Modular Bus Unit Scheduling for an Autonomous Transit System under Range and Charging Constraints

Abstract

Recent advances in vehicle technology offer new opportunities for an electric, automated, modular bus (MB) unit with an adjustable capacity to be applied to transit systems, promising to tackle the resource allocation challenges of traditional buses in coping with uneven travel demand. Drawing on the concept of modular vehicles, this paper introduces a novel scheduling system in which MB units can be combined/separated from fulfilling imbalanced trip demands through capacity adjustments. We develop an optimization model for determining the optimal formation and trip sequence of MB units. In particular, given that the vehicles are electrically powered, battery range limits and charging plans are considered in the system scheduling process.

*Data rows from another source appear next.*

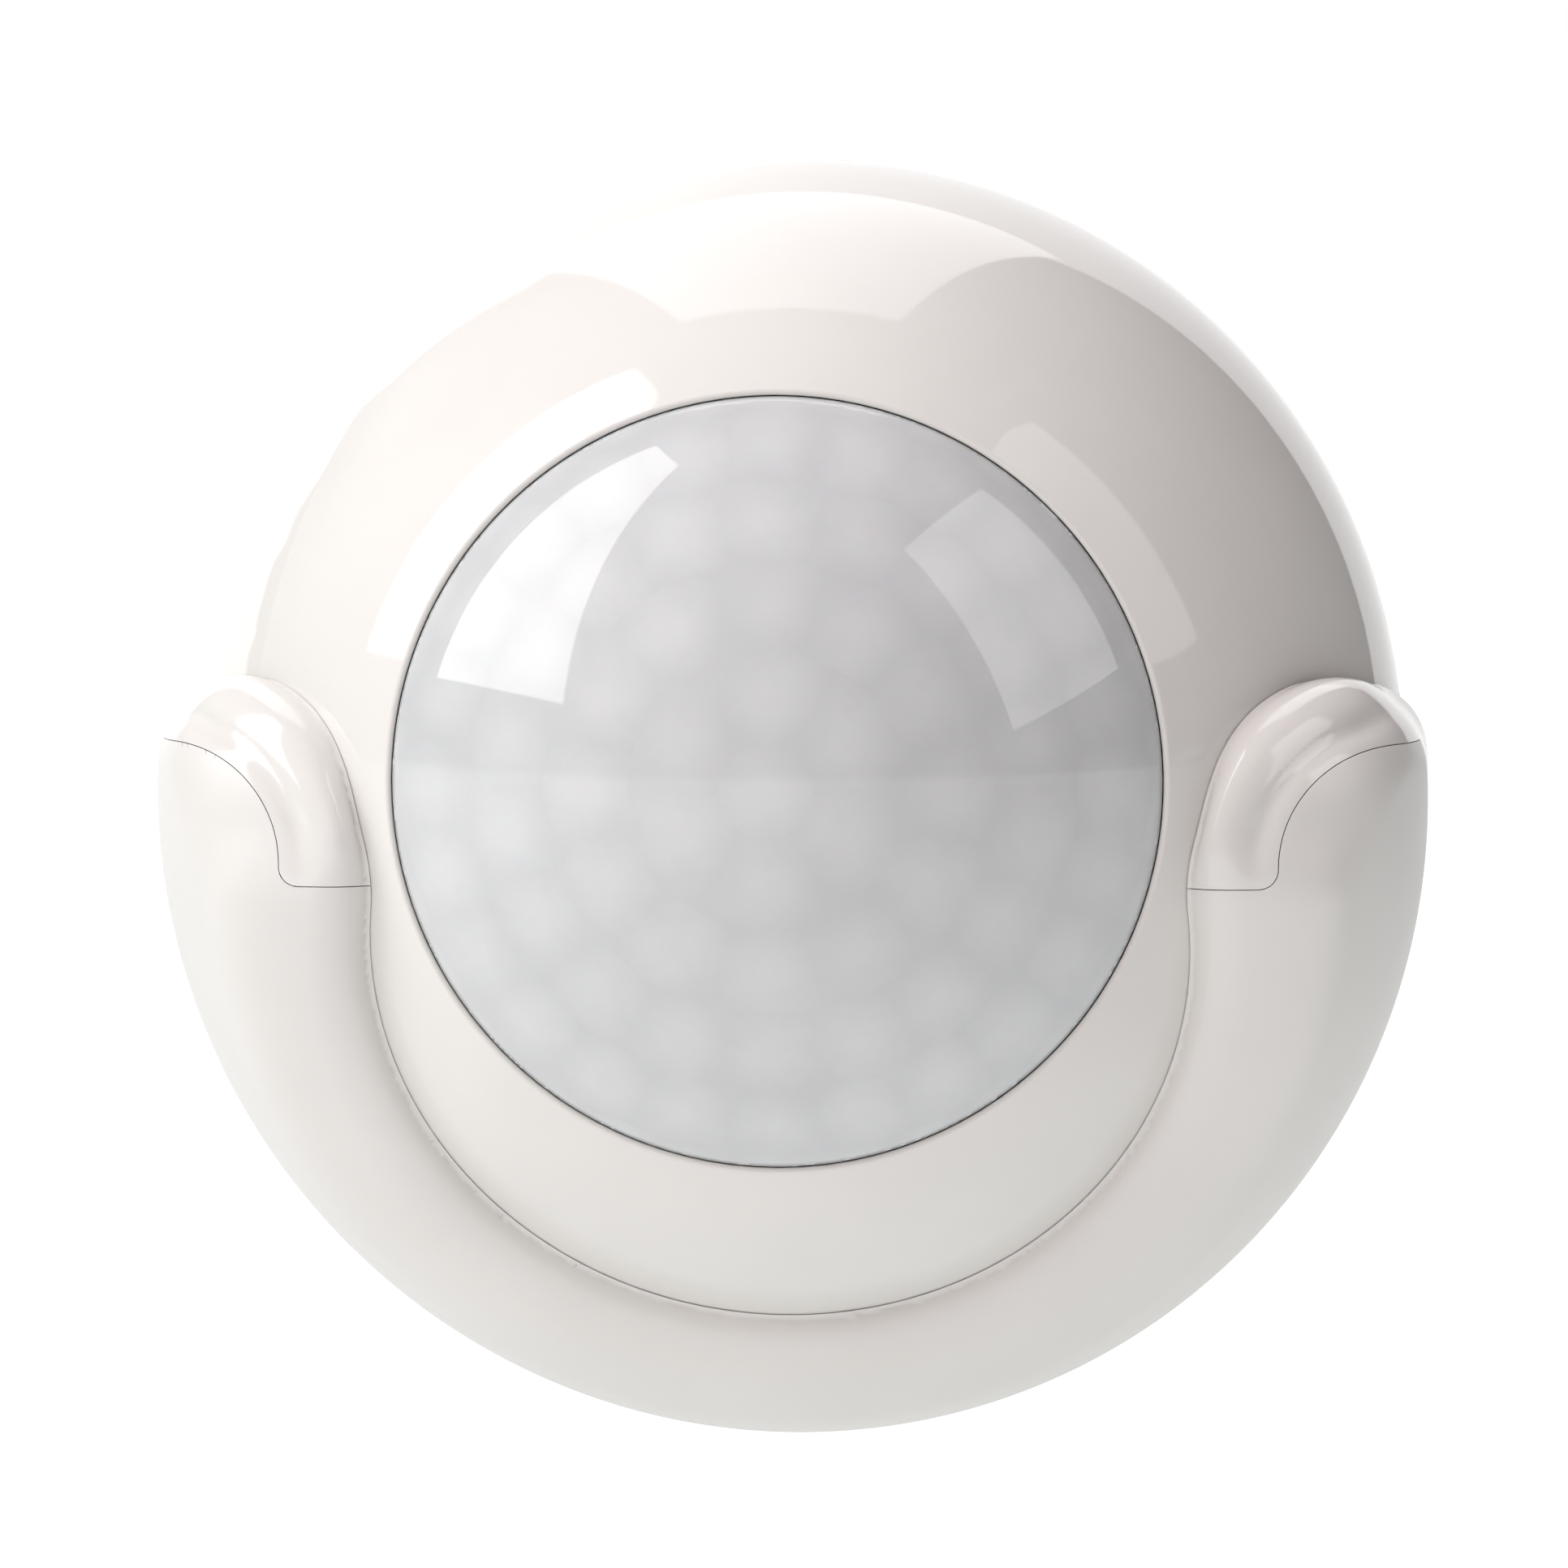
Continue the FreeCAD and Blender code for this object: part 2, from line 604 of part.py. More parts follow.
def cradle_yoke(body):
    """Glossy rear half of the cradle: bowl, arms, hoods, pivot bosses and neck."""
    yoke = body.cut(cover_zone(SEAM_GAP)).fuse(neck())
    yoke = yoke.cut(ball(CAVITY_R))
    for side in (-1, 1):
        ends = (30.3, 31.2) if side > 0 else (-31.2, -30.3)
        yoke = yoke.fuse(rod_x(3.2, *ends))
    yoke = yoke.cut(rod_x(PIN_R, -40, 40)).cut(neck_socket())
    return yoke.removeSplitter()


def wall_plate():
    """Round plate with two countersunk screw holes and a hub with three lugs."""
    rim = rod_y(PLATE_R, 33.2, WALL_Y - 0.4, 0, NECK_Z)
    rim = rim.makeFillet(1.6, [e for e in rim.Edges if abs(e.BoundBox.YMax - 33.2) < 0.01])
    plate = rim.fuse(rod_y(6.7, 30.5, 34, 0, NECK_Z))
    for turn in range(3):
        plate = plate.fuse(sector(6.0, 7.9, 30.5, 31.6, 120 * turn, 30, NECK_Z))
    plate = plate.cut(rod_y(4.6, 32.0, 40, 0, NECK_Z))
    for x in (-HOLE_X, HOLE_X):
        plate = plate.cut(rod_y(HOLE_R, 30, 40, x, NECK_Z))
        cone = Part.makeCone(3.4, HOLE_R, 1.6, Vector(x, 33.1, NECK_Z), BACK)
        plate = plate.cut(cone)
    plate = plate.cut(rod_y(PLATE_R - 1.2, WALL_Y - 0.9, 40, 0, NECK_Z))
    return plate.removeSplitter()


def adhesive_pad():
    """Foam pad sunk in the plate's back, with clearance for the two screws."""
    pad = rod_y(PLATE_R - 1.4, WALL_Y - 0.9, WALL_Y, 0, NECK_Z)
    for x in (-HOLE_X, HOLE_X):
        pad = pad.cut(rod_y(HOLE_R + 0.5, 30, 40, x, NECK_Z))
    return pad


if __name__ == "__main__":
    os.makedirs("parts", exist_ok=True)
    whole_cradle = crescent()
    pieces = {
        "front_shell": front_shell(),
        "fresnel_lens": fresnel_lens(),
        "lens_retainer": lens_retainer(),
        "rear_shell": rear_shell(),
        "battery_door": battery_door(),
        "shell_screws": shell_screws(),
        "board_screws": board_screws(),
        "main_board": main_board(),
        "pir_collar": pir_collar(),
        "pir_sensor": pir_sensor(),
        "pir_window": pir_window(),
        "status_led": status_led(),
        "light_sensor": light_sensor(),
        "capacitor": capacitor(),
        "control_chip": control_chip(),
        "wifi_module": wifi_module(),
        "wifi_shield": wifi_shield(),
        "pairing_switch": pairing_switch(),
        "pairing_button": pairing_button(),
        "battery_tray": battery_tray(),
        "battery_cell": battery_cell(),
        "contact_negative": contact_plate(-1),
        "contact_positive": contact_positive(),
        "contact_spring": contact_spring(),
        "bush_left": pivot_bush(-1),
        "bush_right": pivot_bush(1),
        "pivot_pin_left": pivot_pin(-1),
        "pivot_pin_right": pivot_pin(1),
        "friction_washer_left": friction_washer(-1),
        "friction_washer_right": friction_washer(1),
        "cradle_cover": cradle_cover(whole_cradle),
        "cradle_yoke": cradle_yoke(whole_cradle),
        "wall_plate": wall_plate(),
        "adhesive_pad": adhesive_pad(),
    }
    for name, shape in pieces.items():
        place(name, shape)
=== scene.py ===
"""Motion sensor in Blender: materials, finer pieces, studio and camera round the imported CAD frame.

Everything is in metres in the part's frame: the wall face is the plane y = 0, the lens looks
towards -Y, +X is on the viewer's right and +Z is up.
"""
import json
import math

import bpy
import numpy as np
from mathutils import Matrix, Vector


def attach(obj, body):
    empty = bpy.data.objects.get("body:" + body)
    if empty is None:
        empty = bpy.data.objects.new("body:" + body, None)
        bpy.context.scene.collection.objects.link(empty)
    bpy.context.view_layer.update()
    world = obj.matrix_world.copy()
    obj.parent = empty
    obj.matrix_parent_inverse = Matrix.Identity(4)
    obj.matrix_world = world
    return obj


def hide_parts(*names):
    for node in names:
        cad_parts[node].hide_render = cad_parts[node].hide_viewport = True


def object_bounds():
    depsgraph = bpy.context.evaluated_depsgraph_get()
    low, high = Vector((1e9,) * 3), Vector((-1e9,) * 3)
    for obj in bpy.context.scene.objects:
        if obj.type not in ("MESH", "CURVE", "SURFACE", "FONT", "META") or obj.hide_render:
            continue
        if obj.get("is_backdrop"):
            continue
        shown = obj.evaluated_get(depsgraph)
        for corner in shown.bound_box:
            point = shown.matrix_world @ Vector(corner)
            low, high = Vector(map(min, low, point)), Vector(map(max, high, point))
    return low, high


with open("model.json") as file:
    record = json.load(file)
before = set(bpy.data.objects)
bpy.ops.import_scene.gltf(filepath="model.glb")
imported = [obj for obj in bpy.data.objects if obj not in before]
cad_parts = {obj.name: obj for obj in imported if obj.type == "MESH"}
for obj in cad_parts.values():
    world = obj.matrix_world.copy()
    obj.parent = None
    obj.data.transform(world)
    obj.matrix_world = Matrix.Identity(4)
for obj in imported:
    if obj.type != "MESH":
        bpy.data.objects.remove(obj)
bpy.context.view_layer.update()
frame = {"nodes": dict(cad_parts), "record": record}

# ---- driving values ----------------------------------------------------------------------
MM = 0.001
JOINTS = {joint["name"]: joint for joint in frame["record"]["behaviour"]["joints"]}
HEAD = Vector(JOINTS["head_tilt"]["pos_m"])       # middle of the round head

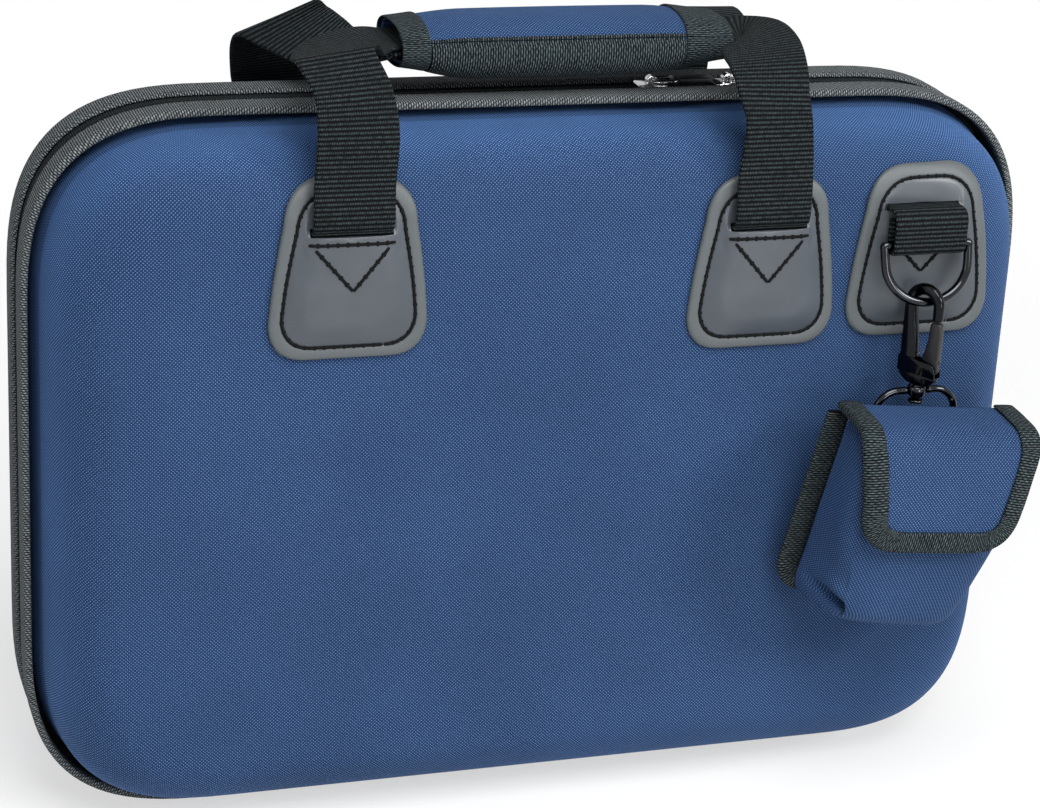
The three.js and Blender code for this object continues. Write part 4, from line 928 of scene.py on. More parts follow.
def make_patch(node, side, cx, lift, slot_x, hole, p):
    """A leather plate whose middle swells into a dome over the webbing's sewn end, as a
    smooth step up from the stitch line, with a low crown across the dome. It is carried round
    as rings from its outline in to the slot and back behind, and its top bends back with the
    case. The dome falls off above the slot and keeps a lip at the slot's two ends."""
    body = "lid" if side < 0 else "base"
    bottom, slot = PATCH_LOW + lift, SLOT_Z + lift
    low, high = slot + hole[0], slot + hole[1]
    centre = np.array([slot_x, (low + high) / 2])
    half_x, half_z = WEB / 2 + 0.25, (high - low) / 2
    edge = np.arctan2(half_z, half_x)
    fine = np.linspace(-0.35, 0.35, 41)
    rear = np.pi - np.r_[fine[fine > 0], edge]
    angles = np.r_[np.linspace(-np.pi, np.pi, 240, endpoint=False), edge, -edge, fine, rear, -rear]
    angles = np.unique(np.round(angles, 6))
    way = pair(np.cos(angles), np.sin(angles))
    near = np.min([half_x, half_z] / np.maximum(np.abs(way), 1e-6), axis=1)
    drawn = [0.0, 0.25, 0.9, 2.0, 3.0, 3.5, 3.8, 4.2, 4.5, 5.0, 5.8]
    reach = [polar(patch_loop(cx, bottom, d), centre, angles) for d in drawn]
    share = np.r_[np.linspace(0, 0.94, 34)[1:], 0.97, 0.985, 1.0]
    reach = np.stack(reach + [reach[-1] * (1 - t) + near * t for t in share])
    flat = centre + way[None] * reach[..., None]
    x, z = flat[..., 0], flat[..., 1]
    foot, top = (polar(patch_loop(cx, bottom, d), centre, angles) for d in (DOME_FROM, DOME_TO))
    inward = np.clip((foot - reach) / (foot - top), 0, 1)
    dx = np.abs(x - slot_x)
    lip = 1 - ease(WEB / 2 + 0.6, WEB / 2 + 5.5, dx)
    beside = ease(half_x + 0.1, half_x + 1.8, dx)
    behind = 1 - (1 - beside) * ease(low - 0.3, high, z)
    below = np.maximum(ease(-2, 8.5, low - z), lip * behind * (1 - ease(low - 1, high + 7, z)))
    dome = np.sin(inward * np.pi / 2) ** 1.1 * below
    back, front = PATCH_BACK, PATCH_BACK + PATCH_THICK
    crown = np.clip(1 - (dx / (WEB / 2)) ** 2, 0, 1) * np.clip(1 - ((z - low + 13) / 17) ** 2, 0, 1)
    y = front + PATCH_RAISE * dome + 0.35 * crown * ease(0.5, 1.0, dome)
    rolled_edge_and_groove = [-1.1, -0.3, -0.05, 0, 0, -0.12, -0.34, -0.34, -0.12, 0, 0]
    y[:len(drawn)] += np.array(rolled_edge_and_groove)[:, None]
    y[-1] -= 0.35
    y[-2] -= 0.08
    inside = (1 - ease(half_x, half_x + 1.6, dx)) * ease(slot - 22.0, slot - 20.6, z) * (z < low + 0.1)
    hidden = back + (np.minimum(PATCH_BACK + 2.15, y - 0.3) - back) * inside
    hidden[0] = back + 0.25
    fall = fall_back(x, z)
    front_rings = xyz(x, side * (y - fall), z)
    back_rings = xyz(x, side * (hidden - fall), z)[::-1]
    inset = np.r_[drawn, drawn[-1] + 20 * share]
    u = np.r_[inset, -inset[::-1], 0][:, None]
    v = np.r_[angles, angles[0] + TURN][None] * PATCH_WIDE / 2
    form = Form().tube(np.concatenate([front_rings, back_rings]), pair(u, v), closed=True)
    form.finish(f"{node}_leather", "leather", body, [node], "leather")

    def proud(line, off):
        """A flat line of places laid on the leather, by the nearest place of its rings."""
        spots = pair(x.ravel(), z.ravel())
        near_at = [int(np.argmin(((spots - q) ** 2).sum(1))) for q in line]
        high_at = (y - fall).ravel()[near_at]
        return xyz(line[:, 0], side * (high_at + off), line[:, 1])

    out = np.array([0, side, 0], float)
    seams = Form()
    loop = dense(patch_loop(cx, bottom, SEAM_IN), 1.0)
    base = front - 0.1 - fall_back(loop[:, 0], loop[:, 1])
    chain_stitch(seams, xyz(loop[:, 0], side * base, loop[:, 1]), out, p, True)
    under, wide = (2.5, 13.6) if hole == STRAP_HOLE else (5.6, 12.0)
    top = slot - under
    left, right, tip = (slot_x - wide, top), (slot_x + wide, top), (slot_x + 0.5, slot - 17.2)
    heads = (slot_x - wide + 2.2, top - 1.3), (slot_x + wide - 2.2, top - 1.3)
    for a, b in ((left, right), (heads[0], tip), (tip, heads[1])):
        line = smooth_spacing(np.array([a, b], float), 0.5)
        chain_stitch(seams, proud(line, 0.14), out, p)
    seams.finish(f"{node}_stitches", "thread", body, slot="leather")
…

A column-generation-based heuristic algorithm is designed to efficiently solve this model, with constraints related to travel demand and charging station capacity incorporated into the master problem and the trip sequence for modular units with limited energy solved by the subproblem. Taking real data from transit operations for numerical examples, the proposed model performs well in terms of both algorithmic performance and practical applications. The generated optimal MB dispatching scheme can significantly reduce the operating cost from $1534.31 to $1144.26, a decrease of approximately 25% compared to conventional electric buses. The sensitivity analysis on the MB dispatch cost and battery capacity provides some insights for both the scenario configuration and the battery selection for MB system implementation.